> _Source excerpt_:
● ● ● ●

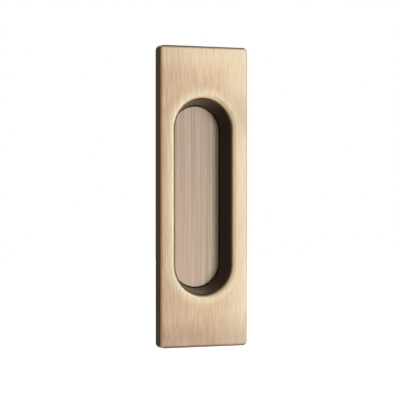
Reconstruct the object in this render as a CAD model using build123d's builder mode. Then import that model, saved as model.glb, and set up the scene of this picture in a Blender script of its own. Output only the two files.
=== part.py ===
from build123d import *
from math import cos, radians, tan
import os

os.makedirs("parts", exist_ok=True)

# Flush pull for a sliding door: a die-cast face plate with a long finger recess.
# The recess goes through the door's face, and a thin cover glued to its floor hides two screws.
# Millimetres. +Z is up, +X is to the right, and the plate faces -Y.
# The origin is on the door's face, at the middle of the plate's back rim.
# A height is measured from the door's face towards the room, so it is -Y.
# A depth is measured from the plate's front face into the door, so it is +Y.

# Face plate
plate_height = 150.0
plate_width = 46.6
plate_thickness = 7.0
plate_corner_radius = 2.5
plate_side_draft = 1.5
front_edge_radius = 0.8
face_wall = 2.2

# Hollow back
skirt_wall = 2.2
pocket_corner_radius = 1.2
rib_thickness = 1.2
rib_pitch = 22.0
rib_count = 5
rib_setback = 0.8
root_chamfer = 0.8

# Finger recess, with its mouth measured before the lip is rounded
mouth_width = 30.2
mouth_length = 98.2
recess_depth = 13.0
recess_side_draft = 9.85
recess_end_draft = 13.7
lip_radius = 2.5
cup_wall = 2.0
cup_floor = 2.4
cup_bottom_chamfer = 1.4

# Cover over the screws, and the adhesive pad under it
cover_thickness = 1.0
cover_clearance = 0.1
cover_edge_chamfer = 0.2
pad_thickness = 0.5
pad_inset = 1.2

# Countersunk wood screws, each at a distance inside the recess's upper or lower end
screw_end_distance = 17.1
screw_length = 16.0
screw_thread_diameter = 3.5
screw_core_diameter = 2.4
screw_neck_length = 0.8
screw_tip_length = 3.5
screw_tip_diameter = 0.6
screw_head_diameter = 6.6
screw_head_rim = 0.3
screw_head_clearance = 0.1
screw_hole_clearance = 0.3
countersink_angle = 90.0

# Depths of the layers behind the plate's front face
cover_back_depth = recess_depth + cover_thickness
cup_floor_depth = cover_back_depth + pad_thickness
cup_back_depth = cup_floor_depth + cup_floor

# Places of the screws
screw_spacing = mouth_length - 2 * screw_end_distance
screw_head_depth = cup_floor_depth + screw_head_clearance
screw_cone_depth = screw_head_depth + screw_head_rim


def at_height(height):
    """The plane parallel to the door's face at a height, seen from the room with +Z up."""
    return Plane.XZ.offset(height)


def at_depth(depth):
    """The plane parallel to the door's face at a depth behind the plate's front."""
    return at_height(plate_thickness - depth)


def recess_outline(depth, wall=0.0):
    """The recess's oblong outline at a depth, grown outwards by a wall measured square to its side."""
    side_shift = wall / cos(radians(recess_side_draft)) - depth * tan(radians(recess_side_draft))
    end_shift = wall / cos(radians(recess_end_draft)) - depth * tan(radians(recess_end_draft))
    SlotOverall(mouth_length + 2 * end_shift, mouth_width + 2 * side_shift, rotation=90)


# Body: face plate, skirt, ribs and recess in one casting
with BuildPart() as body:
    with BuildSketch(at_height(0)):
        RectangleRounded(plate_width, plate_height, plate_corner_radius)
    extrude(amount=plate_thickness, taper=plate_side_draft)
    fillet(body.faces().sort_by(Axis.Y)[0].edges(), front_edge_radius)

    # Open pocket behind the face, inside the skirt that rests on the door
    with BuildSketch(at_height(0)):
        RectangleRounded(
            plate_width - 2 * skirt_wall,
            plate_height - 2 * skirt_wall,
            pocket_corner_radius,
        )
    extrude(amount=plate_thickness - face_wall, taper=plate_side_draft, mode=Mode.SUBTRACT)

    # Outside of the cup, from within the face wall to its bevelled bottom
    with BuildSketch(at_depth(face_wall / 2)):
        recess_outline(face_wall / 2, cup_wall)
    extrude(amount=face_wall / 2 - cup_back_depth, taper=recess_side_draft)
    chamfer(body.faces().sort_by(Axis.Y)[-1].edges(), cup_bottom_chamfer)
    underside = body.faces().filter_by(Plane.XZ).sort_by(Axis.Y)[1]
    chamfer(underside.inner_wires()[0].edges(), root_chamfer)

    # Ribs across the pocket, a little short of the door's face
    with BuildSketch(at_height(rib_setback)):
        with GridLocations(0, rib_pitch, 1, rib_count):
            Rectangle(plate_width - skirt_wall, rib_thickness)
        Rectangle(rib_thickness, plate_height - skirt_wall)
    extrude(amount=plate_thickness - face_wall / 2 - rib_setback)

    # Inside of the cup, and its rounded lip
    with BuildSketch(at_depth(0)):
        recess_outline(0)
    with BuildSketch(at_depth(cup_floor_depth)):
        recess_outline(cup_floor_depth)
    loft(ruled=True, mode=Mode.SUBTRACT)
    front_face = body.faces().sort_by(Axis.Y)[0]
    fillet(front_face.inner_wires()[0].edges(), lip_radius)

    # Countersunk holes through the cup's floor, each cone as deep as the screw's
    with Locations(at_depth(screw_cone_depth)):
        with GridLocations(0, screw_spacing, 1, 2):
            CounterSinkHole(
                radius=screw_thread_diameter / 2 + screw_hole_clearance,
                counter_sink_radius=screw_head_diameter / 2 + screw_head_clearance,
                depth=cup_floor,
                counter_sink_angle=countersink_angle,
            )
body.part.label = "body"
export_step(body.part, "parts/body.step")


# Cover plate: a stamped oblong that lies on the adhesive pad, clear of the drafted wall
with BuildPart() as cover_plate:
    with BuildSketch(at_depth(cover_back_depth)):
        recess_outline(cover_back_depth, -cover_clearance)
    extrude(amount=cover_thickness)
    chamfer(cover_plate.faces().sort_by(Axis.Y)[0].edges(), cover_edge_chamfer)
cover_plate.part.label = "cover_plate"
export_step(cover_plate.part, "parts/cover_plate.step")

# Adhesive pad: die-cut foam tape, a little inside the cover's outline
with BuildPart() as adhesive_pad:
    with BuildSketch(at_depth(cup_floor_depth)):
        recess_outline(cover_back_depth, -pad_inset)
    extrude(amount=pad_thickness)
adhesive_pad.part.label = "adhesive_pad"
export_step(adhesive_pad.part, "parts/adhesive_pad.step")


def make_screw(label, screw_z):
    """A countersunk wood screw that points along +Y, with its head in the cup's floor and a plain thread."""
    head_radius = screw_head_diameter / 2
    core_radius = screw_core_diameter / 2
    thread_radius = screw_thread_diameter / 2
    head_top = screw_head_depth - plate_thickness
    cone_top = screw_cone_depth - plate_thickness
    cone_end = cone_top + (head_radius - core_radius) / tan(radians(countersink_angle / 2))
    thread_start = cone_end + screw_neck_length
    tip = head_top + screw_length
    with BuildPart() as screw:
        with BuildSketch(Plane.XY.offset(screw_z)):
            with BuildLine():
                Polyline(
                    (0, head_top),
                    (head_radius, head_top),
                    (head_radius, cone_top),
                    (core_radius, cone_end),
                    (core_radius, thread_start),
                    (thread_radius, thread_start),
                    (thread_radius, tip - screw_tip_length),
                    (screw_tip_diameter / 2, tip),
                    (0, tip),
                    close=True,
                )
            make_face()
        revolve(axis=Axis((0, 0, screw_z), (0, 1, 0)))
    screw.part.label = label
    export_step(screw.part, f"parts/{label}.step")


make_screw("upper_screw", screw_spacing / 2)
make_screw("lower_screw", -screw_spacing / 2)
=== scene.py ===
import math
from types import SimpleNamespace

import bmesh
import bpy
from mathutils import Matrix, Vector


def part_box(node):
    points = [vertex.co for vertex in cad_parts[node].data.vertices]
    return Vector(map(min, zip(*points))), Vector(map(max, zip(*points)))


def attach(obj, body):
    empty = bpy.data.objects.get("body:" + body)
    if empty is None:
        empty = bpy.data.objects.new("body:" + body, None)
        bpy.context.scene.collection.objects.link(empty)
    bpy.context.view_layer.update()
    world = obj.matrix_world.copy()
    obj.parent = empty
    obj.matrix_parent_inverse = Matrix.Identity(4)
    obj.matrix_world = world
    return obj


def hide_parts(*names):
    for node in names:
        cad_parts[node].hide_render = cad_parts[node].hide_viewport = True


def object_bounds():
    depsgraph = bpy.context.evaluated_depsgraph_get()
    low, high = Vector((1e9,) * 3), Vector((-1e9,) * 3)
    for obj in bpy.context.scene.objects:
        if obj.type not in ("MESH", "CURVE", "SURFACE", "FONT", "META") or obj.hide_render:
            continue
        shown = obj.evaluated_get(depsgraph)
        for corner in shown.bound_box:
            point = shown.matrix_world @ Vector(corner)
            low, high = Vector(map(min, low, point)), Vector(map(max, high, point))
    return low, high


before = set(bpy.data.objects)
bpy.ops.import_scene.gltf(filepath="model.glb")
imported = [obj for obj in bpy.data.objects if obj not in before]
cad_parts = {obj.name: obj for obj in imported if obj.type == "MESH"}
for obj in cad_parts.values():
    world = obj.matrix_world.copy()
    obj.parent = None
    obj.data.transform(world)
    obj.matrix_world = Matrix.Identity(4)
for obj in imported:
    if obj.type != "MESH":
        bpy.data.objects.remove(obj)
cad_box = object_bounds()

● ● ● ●

> _Problem_:
Please print the material above exactly as it appears, from its first line through the line containing "face_wall = 2.2", inclusive, and stop there.

> _Answer_:
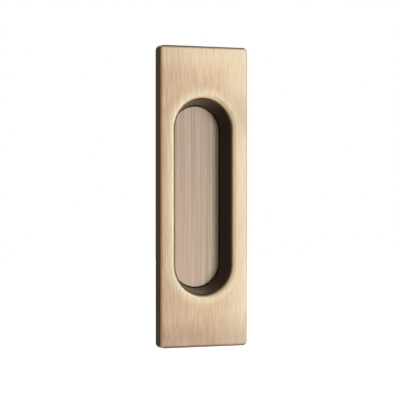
Reconstruct the object in this render as a CAD model using build123d's builder mode. Then import that model, saved as model.glb, and set up the scene of this picture in a Blender script of its own. Output only the two files.
=== part.py ===
from build123d import *
from math import cos, radians, tan
import os

os.makedirs("parts", exist_ok=True)

# Flush pull for a sliding door: a die-cast face plate with a long finger recess.
# The recess goes through the door's face, and a thin cover glued to its floor hides two screws.
# Millimetres. +Z is up, +X is to the right, and the plate faces -Y.
# The origin is on the door's face, at the middle of the plate's back rim.
# A height is measured from the door's face towards the room, so it is -Y.
# A depth is measured from the plate's front face into the door, so it is +Y.

# Face plate
plate_height = 150.0
plate_width = 46.6
plate_thickness = 7.0
plate_corner_radius = 2.5
plate_side_draft = 1.5
front_edge_radius = 0.8
face_wall = 2.2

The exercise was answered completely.